Hint: GitHub Actions approach
# Template: .github/workflows/reusable-ci.yml
name: reusable-ci
on:
  workflow_call:
    inputs:
      language: { type: string, required: true }
      test_command: { type: string, required: false, default: 'npm test' }
      node_version: { type: string, required: false, default: '20' }
      java_version: { type: string, required: false, default: '17' }
jobs:
  ci:
    runs-on: ubuntu-latest
    steps:
      - uses: actions/checkout@v4
      - run: echo "TEMPLATE=reusable-ci TEMPLATE_VERSION=v1"

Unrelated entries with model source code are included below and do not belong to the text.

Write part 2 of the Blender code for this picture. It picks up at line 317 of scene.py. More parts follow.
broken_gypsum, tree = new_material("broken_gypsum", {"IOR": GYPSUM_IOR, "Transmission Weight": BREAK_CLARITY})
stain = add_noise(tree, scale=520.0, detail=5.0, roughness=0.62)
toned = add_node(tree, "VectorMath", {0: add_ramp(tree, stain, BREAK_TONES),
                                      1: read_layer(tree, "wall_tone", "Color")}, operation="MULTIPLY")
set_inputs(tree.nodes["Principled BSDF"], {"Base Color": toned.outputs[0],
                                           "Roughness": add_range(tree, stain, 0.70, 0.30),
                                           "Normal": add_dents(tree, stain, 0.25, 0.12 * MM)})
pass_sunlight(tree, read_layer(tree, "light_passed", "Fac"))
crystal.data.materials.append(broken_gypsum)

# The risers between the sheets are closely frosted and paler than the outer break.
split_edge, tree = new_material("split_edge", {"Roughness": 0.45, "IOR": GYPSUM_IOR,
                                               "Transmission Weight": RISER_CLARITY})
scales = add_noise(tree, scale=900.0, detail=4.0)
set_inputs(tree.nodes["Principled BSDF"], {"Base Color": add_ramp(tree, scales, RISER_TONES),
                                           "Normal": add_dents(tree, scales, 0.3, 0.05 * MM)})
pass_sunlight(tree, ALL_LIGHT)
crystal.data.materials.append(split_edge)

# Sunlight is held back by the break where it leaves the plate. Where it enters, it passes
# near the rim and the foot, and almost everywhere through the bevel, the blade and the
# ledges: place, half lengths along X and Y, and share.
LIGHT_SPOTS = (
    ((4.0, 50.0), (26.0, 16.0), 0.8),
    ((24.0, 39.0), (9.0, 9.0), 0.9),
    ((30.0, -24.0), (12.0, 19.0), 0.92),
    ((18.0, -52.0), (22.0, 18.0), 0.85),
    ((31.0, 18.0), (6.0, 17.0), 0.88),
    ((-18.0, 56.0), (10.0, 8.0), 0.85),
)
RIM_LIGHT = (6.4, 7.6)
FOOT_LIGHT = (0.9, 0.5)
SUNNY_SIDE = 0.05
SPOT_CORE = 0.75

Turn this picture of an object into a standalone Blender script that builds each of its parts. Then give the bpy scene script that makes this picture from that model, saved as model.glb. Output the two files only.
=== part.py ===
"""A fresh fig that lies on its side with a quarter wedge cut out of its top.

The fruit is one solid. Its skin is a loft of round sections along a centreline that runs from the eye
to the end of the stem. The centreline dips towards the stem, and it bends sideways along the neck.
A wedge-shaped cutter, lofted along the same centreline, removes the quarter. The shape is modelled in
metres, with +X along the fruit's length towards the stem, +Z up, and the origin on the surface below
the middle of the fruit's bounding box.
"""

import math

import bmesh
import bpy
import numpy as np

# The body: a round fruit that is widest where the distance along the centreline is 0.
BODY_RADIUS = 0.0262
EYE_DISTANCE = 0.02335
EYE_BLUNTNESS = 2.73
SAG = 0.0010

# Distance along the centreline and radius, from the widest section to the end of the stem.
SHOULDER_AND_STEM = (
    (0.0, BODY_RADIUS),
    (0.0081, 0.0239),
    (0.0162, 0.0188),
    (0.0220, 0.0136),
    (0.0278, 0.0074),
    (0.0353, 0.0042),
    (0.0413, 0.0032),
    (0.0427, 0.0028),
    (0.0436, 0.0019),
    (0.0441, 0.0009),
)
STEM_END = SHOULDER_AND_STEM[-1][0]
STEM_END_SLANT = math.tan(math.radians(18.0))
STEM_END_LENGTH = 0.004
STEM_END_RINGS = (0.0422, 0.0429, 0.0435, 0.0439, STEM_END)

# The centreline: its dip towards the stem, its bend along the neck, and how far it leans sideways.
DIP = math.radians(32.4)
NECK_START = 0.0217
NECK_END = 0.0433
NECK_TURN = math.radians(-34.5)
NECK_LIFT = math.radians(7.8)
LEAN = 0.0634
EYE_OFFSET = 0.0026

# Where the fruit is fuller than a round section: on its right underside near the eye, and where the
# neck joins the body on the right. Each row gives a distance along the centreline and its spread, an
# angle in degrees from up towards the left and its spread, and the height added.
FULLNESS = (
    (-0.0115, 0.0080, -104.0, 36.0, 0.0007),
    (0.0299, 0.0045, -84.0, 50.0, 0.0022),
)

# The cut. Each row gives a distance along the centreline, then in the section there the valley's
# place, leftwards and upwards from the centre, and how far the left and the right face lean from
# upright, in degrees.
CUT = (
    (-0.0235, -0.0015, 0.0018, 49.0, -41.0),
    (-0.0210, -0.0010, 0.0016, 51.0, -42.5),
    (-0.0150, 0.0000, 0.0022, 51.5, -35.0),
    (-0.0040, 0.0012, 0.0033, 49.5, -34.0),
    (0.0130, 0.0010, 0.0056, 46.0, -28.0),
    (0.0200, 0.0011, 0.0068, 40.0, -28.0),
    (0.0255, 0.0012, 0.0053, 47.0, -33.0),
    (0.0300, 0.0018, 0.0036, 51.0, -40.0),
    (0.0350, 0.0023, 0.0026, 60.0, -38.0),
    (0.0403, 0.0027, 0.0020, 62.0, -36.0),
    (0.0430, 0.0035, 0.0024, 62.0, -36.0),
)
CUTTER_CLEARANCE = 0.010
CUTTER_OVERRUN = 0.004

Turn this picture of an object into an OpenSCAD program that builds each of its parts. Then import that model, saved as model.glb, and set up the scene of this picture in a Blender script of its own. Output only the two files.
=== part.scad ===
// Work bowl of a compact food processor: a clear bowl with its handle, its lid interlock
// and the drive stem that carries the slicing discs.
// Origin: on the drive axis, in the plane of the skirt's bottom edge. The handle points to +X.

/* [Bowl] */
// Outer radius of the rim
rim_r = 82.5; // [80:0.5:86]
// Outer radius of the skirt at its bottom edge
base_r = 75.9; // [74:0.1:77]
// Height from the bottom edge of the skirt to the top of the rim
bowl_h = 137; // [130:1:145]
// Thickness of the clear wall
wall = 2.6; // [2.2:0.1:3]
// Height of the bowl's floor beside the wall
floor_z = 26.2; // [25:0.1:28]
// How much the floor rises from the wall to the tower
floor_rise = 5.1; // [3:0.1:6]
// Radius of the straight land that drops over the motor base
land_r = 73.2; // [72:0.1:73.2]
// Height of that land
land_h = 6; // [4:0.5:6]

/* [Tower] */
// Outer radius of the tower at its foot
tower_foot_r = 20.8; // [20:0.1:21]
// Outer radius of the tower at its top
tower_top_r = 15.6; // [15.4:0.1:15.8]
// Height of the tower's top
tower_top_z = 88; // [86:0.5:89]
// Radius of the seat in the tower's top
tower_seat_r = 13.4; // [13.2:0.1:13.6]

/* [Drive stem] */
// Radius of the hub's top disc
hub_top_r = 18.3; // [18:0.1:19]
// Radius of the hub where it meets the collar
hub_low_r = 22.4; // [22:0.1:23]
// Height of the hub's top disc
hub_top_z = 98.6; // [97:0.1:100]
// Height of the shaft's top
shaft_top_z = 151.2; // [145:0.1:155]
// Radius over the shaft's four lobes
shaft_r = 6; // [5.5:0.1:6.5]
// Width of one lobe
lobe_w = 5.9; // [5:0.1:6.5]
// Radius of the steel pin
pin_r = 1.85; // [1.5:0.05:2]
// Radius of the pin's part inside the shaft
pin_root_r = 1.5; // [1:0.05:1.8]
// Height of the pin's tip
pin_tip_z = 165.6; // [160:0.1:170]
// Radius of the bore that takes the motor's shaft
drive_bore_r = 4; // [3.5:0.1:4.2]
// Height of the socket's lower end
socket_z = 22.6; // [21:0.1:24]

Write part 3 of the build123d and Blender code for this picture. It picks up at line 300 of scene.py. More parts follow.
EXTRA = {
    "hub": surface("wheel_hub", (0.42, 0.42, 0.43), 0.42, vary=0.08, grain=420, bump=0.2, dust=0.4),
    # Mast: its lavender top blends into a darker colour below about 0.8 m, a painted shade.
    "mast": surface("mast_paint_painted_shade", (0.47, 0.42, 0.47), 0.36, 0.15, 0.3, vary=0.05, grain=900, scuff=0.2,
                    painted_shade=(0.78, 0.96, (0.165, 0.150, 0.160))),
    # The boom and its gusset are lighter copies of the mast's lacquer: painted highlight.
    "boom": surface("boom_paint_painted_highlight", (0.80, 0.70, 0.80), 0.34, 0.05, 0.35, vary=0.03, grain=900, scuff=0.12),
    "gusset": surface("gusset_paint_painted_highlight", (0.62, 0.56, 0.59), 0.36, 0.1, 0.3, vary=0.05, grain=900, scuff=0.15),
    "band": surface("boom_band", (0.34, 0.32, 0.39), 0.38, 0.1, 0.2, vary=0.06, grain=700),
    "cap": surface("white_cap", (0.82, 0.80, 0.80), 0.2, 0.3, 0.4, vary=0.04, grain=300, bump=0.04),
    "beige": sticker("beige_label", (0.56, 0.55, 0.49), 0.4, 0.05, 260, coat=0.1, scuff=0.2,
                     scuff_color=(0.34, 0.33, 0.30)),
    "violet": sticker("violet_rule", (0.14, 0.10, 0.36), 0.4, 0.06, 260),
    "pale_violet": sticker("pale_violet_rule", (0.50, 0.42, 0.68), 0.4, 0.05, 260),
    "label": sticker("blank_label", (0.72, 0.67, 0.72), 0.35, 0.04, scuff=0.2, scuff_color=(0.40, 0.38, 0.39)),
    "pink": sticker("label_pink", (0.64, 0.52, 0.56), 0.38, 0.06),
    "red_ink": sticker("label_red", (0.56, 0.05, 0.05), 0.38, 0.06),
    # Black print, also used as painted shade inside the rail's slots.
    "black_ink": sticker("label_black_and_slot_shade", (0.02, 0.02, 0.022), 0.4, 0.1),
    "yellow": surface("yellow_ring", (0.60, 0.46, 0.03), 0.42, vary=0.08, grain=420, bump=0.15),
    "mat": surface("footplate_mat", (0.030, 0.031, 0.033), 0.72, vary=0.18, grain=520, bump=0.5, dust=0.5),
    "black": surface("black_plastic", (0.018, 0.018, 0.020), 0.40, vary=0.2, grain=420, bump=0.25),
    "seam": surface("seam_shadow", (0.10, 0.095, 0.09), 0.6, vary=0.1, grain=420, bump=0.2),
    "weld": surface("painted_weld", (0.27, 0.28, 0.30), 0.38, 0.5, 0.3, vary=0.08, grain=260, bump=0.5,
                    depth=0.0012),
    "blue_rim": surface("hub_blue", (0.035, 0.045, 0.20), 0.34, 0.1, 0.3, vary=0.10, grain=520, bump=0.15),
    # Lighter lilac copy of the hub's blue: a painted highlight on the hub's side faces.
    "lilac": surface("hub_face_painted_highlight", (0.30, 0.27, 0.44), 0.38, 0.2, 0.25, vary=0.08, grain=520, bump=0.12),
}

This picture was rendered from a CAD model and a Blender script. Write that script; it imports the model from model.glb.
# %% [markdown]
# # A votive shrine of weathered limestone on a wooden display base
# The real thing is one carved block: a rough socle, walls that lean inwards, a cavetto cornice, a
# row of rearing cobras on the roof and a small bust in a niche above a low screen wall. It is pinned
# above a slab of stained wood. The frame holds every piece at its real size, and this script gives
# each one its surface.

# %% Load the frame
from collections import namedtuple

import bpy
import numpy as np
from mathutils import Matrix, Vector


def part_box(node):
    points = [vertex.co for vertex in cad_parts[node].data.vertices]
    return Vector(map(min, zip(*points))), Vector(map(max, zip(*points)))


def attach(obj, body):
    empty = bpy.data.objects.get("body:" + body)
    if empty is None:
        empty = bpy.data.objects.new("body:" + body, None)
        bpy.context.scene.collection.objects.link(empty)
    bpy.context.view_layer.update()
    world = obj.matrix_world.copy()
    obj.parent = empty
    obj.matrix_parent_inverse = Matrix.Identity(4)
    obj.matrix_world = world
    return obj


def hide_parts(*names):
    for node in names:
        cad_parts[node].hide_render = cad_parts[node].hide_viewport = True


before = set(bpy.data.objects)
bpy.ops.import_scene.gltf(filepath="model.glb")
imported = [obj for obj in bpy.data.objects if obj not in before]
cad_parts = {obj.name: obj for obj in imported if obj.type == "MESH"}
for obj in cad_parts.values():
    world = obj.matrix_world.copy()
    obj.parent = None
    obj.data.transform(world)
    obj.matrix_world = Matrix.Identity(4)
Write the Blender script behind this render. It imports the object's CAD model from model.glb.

      - if: ${{ inputs.language == 'node' }}
        uses: actions/setup-node@v4
        with: { node-version: ${{ inputs.node_version }} }
      - if: ${{ inputs.language == 'java' }}
        uses: actions/setup-java@v4
        with: { distribution: 'temurin', java-version: ${{ inputs.java_version }} }
      - run: |
          if [ "${{ inputs.language }}" = node ]; then npm ci && ${{ inputs.test_command }}; else ./gradlew test; fi
      - uses: actions/upload-artifact@v4
        with: { name: logs, path: '**/test-results/**/*' }
# Consumer: .github/workflows/ci.yml
jobs:
  main:
    uses: org/company-ci/.github/workflows/reusable-ci.yml@v1
    with:
      language: node
      test_command: npm run test:ci
Hint: GitLab CI approach
# Template: .gitlab/ci/templates/dual-build.yml
.variables: {}
.node:
  image: node:20
  script:
    - echo "TEMPLATE=dual-build TEMPLATE_VERSION=v1"
    - npm ci && npm test
.java:
  image: gradle:8-jdk17
  script:
    - echo "TEMPLATE=dual-build TEMPLATE_VERSION=v1"
    - ./gradlew test

node_build_test:
  extends: .node
java_build_test:
  extends: .java
# Consumer (.gitlab-ci.yml)
include:
  - project: org/company-ci
    file: /.gitlab/ci/templates/dual-build.yml
    ref: v1

stages: [test]
node_build_test:
  rules: [ { if: '$LANGUAGE == "node"' } ]
java_build_test:
  rules: [ { if: '$LANGUAGE == "java"' } ]
Expected Output
A reusable template supporting Node and Java, emitting TEMPLATE_VERSION, with a consumer pipeline pinned to v1 that passes language and optional test command.